A pencil conspiracy theory widely dominated the social media on Thursday as voters favouring UK’s exit from the European Union appealed to Brexit supporters to carry their own pens to the polling booths to avert a plot by the spy agency MI5 to rig the votes in favour of the ‘Remain’ camp.
The UK Electoral Commission took the rumour-mongering seriously enough to welcome voters to bring along their own pens.
“By tradition, pencils are available in polling booths for voters to mark their ballot papers. If a voter wishes to bring their own pen and use that, it’s fine,” a spokesperson for the body in charge of polls in the country said.
In regards to security, at the count there are statutory observers to make sure that they are carried out correctly. Campaigners are also invited to observe the counts taking place,” the spokesperson added.
Those warning about the conspiracy suggested that MI5 or another UK government agency could rub out the crosses on their ballot papers before they were counted presumably either spoiling their vote or changing it into a vote to remain in the EU.

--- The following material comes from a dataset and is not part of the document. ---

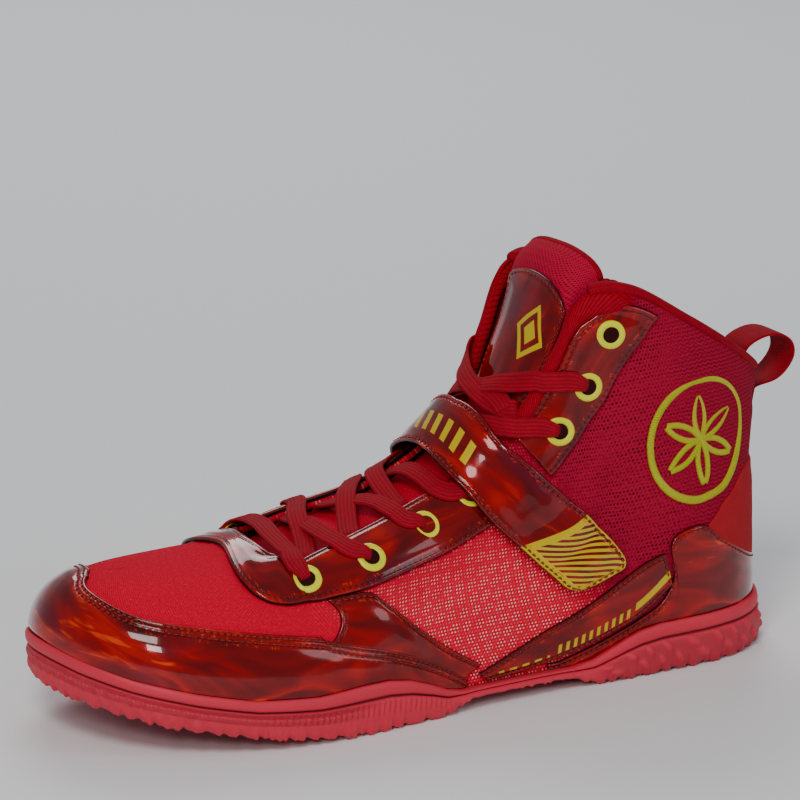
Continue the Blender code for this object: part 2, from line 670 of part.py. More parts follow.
def make_strap():
    """A band over the laces, its lateral end free on hook-and-loop and its medial end sewn."""
    half = side_rows(STRAP, 3)
    other = half[-2:2:-1].copy()
    other[:, (1, 3)] = 3 - other[:, (1, 3)]
    rows = np.concatenate((half, other))
    share = np.linspace(0, 1, 4)[None, :]
    t = rows[:, 0:1] + (rows[:, 2:3] - rows[:, 0:1]) * share
    q = rows[:, 1:2] + (rows[:, 3:4] - rows[:, 1:2]) * share
    near_top = ease(np.minimum(q, 3 - q), 0.50, 0.78)
    base = over(t, q, STRAP_SIDE + (STRAP_OVER_LACE - STRAP_SIDE) * near_top)
    outer = base + grid_normals(base) * STRAP_THICK
    return shell("strap", outer, base, PATENT)


EYELETS = ((5.20, 0.68), (6.13, 0.73), (7.03, 0.76), (7.80, 0.80), (9.72, 0.77), (10.80, 0.77), (11.55, 0.88))


def on_skin(s, u, east, north, lift):
    """Points a short way east (towards rising s) and north (up the rib) of rib s and rise u."""
    centre = bare_skin(s, u)
    normal = skin_normal(s, u)
    up = unit(bare_skin(s, u + 0.01) - bare_skin(s, u - 0.01))
    side = np.cross(up, normal)
    target = centre + east[:, None] * side + north[:, None] * up
    places, rises = np.full(len(east), float(s)), np.full(len(east), float(u))
    for _ in range(4):
        miss = target - bare_skin(places, rises)
        by_s = (bare_skin(places + 0.005, rises) - bare_skin(places - 0.005, rises)) / 0.01
        by_u = (bare_skin(places, rises + 0.002) - bare_skin(places, rises - 0.002)) / 0.004
        flat = np.stack((by_s, by_u), axis=-1)
        move = np.einsum("nij,nj->ni", np.linalg.pinv(flat), miss)
        places, rises = places + move[:, 0], rises + move[:, 1]
    return skin(places, rises, lift)


def make_eyelet(name, side, rib, rise):
    """A round ring that lies on the eyestay."""
    count = 10
    turn = np.arange(count) * 2 * math.pi / count
    rings = []
    for radius, lift in ((EYELET_HOLE, EYELET_BASE), (EYELET_HOLE, EYELET_BASE + EYELET_THICK),
                         (EYELET_RADIUS, EYELET_BASE + EYELET_THICK), (EYELET_RADIUS, EYELET_BASE)):
        rings.append(on_skin(side * rib, rise, radius * np.cos(turn), radius * np.sin(turn), lift))
    points = np.stack(rings, axis=1).reshape(-1, 3)
    faces = []
    for i in range(count):
        n = (i + 1) % count
        for j in range(4):
            k = (j + 1) % 4
            faces.append((i * 4 + j, i * 4 + k, n * 4 + k, n * 4 + j))
    return make_object(name, points, faces, LIME)


# Lace strands: ribs and places across from start to end, then the heights of the lace's middle
# above the upper at its start and end, as shares of LACE_BASE
LACES_LOWER = (
    ((5.12, 5.47, 5.56, 5.47, 5.12), (0.72, 1.0, 1.5, 2.0, 2.28), 1.3, 1.3),
    ((5.50, 6.25, 6.13), (1.93, 1.0, 0.77), 0.45, 1.0),
    ((5.50, 6.25, 6.13), (1.07, 2.0, 2.23), 0.85, 1.0),
    ((6.36, 7.12, 7.03), (1.93, 1.0, 0.80), 0.45, 1.0),
    ((6.36, 7.12, 7.03), (1.07, 2.0, 2.20), 0.85, 1.0),
    ((7.22, 7.88, 7.80), (1.93, 1.0, 0.84), 0.45, 1.0),
    ((7.22, 7.88, 7.80), (1.07, 2.0, 2.16), 0.85, 1.0),
)
LACES_UPPER = (
    ((8.82, 8.92, 9.25, 9.52), (1.90, 1.0, 0.86, 0.81), 0.75, 1.0),
    ((8.82, 8.92, 9.25, 9.52), (1.10, 2.0, 2.14, 2.19), 1.05, 1.0),
    ((9.40, 9.58, 10.10, 10.52), (1.90, 1.0, 0.86, 0.81), 0.80, 1.0),
    ((9.02, 9.58, 10.10, 10.52), (1.08, 2.0, 2.14, 2.19), 1.10, 1.0),
)

# Where the points of a strand with so many of them lie along its length
LACE_KNOTS = {3: (0, 0.72, 1), 4: (0, 0.62, 0.82, 1), 5: (0, 0.2, 0.5, 0.8, 1)}
LACE_SECTION = ((-0.9, -1), (0.9, -1), (1, 0), (0.9, 1), (-0.9, 1), (-1, 0))


def lace_strand(name, strand):
    """One flat length of lace over the throat, from under one flap to an eyelet on the other."""
    ribs, across, start, end = strand
    knots = LACE_KNOTS[len(ribs)]
    v = np.linspace(0, 1, 9)
    t = curve_through(knots, ribs, v)
    q = curve_through(knots, across, v)
    share = ease(v, 0.0, 0.62)
    lift = LACE_BASE * (start + (end - start) * share) + LACE_THICK / 2
    path = over(t, q, lift)
    normal = unit(over(t, q, 2 * MM) - over(t, q, -2 * MM))
    heading = unit(np.gradient(path, axis=0))
    sideways = unit(np.cross(normal, heading)) * LACE_WIDTH / 2
    return section_sweep(name, path, sideways, normal * LACE_THICK / 2, LACE_SECTION, TAPE)


def make_laces(name, strands):
    """The strands of one stretch of lacing, joined where they cross."""
    first = lace_strand(name, strands[0])
    for number, strand in enumerate(strands[1:], 1):
        other = lace_strand(f"{name}_strand_{number}", strand)
        other.hide_render = True
        other.display_type = "WIRE"
        join = first.modifiers.new(f"join_{number}", "BOOLEAN")
        join.operation = "UNION"
        join.object = other
    return first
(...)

On Twitter, the hashtag #usepens was doing the rounds with common tweets like “Please Do Vote today. Take a black pen with you, pencil can be rubbed out.”
#usepens makes me laugh because brexiters are voting to give more control to a government they don't even trust to not rig votes— George (@ChocolateClick) June 23, 2016
Don't #usepens . Ink erasers exist. Use the blood of your first born after its been sacrificed to Neptune, there's no undoing that— Mehreen Mahfooz (@mehreenmahfooz) June 23, 2016
Don't #usepens at the polling booth, as THEY can tip-ex over it.— Richard James (@RJSHutton) June 23, 2016
Instead, take a block of granite, a hammer, & a chisel - make it count.
I love the #usepens brigade. But most especially I love the idea of rows of civil servants in MI5 armed with nothing but a rubber— Lucy Green (@Greenietweets) June 23, 2016
There have also been instances at some polling booths where “USE A PEN TO VOTE” was scribbled at entry points.
Traditionally in all UK polls, pencils are provided within polling stations partly for historic and partly for practical reasons but there is no legal obligation to vote with them.
Voting rules are also fairly relaxed, which means while voters are expected to mark a cross next to their choice, any ticks or other clear marks are also acceptable.
The ballot paper for today’s referendum asks the question: “Should the United Kingdom remain a member of the European Union or leave the European Union?” Voters have the option to mark a cross next to either “Remain a member of the European Union” or “Leave the European Union” and whichever side gets more than half of all votes cast is considered to have won.